In the northeastern suburb of Bondy, 14 cars were burned and four people arrested for throwing stones at police, authorities said.
An Associated Press Television News team witnessed confrontations between about 20 police and 40 youths in Aulnay-sous-Bois with police firing tear gas and rubber bullets.
Officials said that "small, very mobile gangs" were harassing police and setting fire to garbage cans and vehicles throughout the region.
France-Info radio said some 150 blazes were reported in garbage bins, cars and buildings across Seine-Saint-Denis, an area of soaring unemployment, delinquency and other urban ills.
Youths set two rooms of a primary school in Sevran on fire Monday along with several cars, Mayor Stephane Gatignon said in a statement.
A tear gas grenade that landed in the Clichy-sous-Bois mosque Sunday night fed anger, along with arrests. It was unclear who fired the tear gas.
Sarkozy, a law-and-order interior minister, said social aid to the suburbs provided over the years had been a failed tactic.
"We often accepted the unacceptable," he told Le Parisien. "The reigning order is too often the order of gangs, drugs, traffickers.
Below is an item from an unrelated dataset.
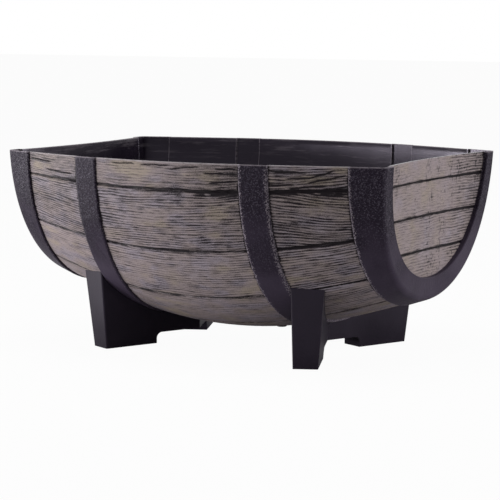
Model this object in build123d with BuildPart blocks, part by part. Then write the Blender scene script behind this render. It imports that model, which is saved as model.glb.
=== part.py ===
from build123d import *
import math
import os

os.makedirs("parts", exist_ok=True)

# A half barrel laid on its side as a planter: one moulded trough with its staves, hoops and
# heads in relief, two chevron feet screwed on from inside, and three drain bungs.
# Millimetres. X runs along the barrel, Z is up, the origin is on the ground below the middle.

# Trough
length = 700.0                # rim, from end lip to end lip
rim_height = 323.0            # rim above the ground
end_half_width = 197.0        # hoop surface at an end, out from the middle line
end_depth = 216.0             # hoop surface at an end, down from the rim
bulge = 76.0                  # the middle stands out by this much more, sideways and down
fullness = 0.60               # handle length of the curves that draw the section
wall = 4.0
end_slope = 0.084             # the ends lean in by this much for each unit of depth
overrun = 10.0                # how far cutting shapes run on past what they cut
barrel_steps = 8              # cross-sections from end to end of a lofted barrel

curve_step = 1e-9             # how closely a height on the section curve is found

# Hoops, moulded in relief
hoop_raise = 3.5
inner_hoop = (131.0, 177.0)   # near and far edge of an inner hoop, from the middle
end_hoop_start = 295.0
hoop_back_margin = 2.0        # the hollow behind a hoop is narrower by this on each side
end_corner_radius = 7.0

# Stave seams, as shares of the way round the section curve from the rim to the bottom
seam_places = (0.087, 0.307, 0.54, 0.78)
bottom_seam = 1.0
seam_width = 3.0
seam_depth = 2.0
seam_steps = 4                # points of a seam's curve on each side of the middle

# Barrel heads
lip_width = 28.0
head_recess = 5.0             # the boards lie this far behind the lip at their ends
head_bow = 15.0               # and this much further in at the middle of the rim
head_seams = (34.0, 89.0, 144.0)

# Feet
foot_vertex = 122.7           # where the two arms of a foot meet, out from the middle
arm_angle = 24.0              # each arm turns outwards from the Y direction
arm_length = 174.5            # from the vertex to the end face, at the ground
arm_half_width = 20.0         # at the ground
draft_height = 117.0          # the drafts are measured over this height
outer_draft = 10.0            # the outer side leans out by this over the draft height
inner_draft = 1.8
end_draft = 9.7
leg_length = 97.5             # the part of an arm that stands on the ground
arch_height = 18.0
arch_corner = 10.0
foot_height = 142.0           # before the saddle is cut
foot_wall = 3.5
foot_floor = 4.0
foot_edge_radius = 2.5
foot_rib = 2.5
rib_length = 80.0
saddle_gap = 0.2

# Foot screws, their washers and what they pass through
arm_screw_place = 95.0        # along the arm from the vertex
pad_radius = 9.0
pad_raise = 4.0               # pad above the trough's floor, at the middle of the pad
shell_hole = 5.5
screw_size = 4.8
screw_length = 25.0
screw_point = 3.0
screw_tip_radius = 0.6
pilot_hole = 4.9
pilot_depth = 18.0
boss_radius = 7.0
head_radius = 4.75
head_height = 3.4
head_crown = 1.2
cross_length = 5.4
cross_width = 1.2
cross_depth = 1.7
washer_radius = 7.0
washer_hole = 5.2
washer_thickness = 1.8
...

The neighborhoods are waiting for firmness but also justice" and jobs.
Even within the conservative government, there were critics of Sarkozy's tough language.
Equal Opportunities Minister Azouz Begag, in an interview Tuesday in the daily Liberation, said he "contests this method of becoming submerged by imprecise, warlike semantics."
Violence first visited French suburbs in 1981, in the Lyon area. For three decades, successive governments have vainly injected funds but failed to cure suburban ills.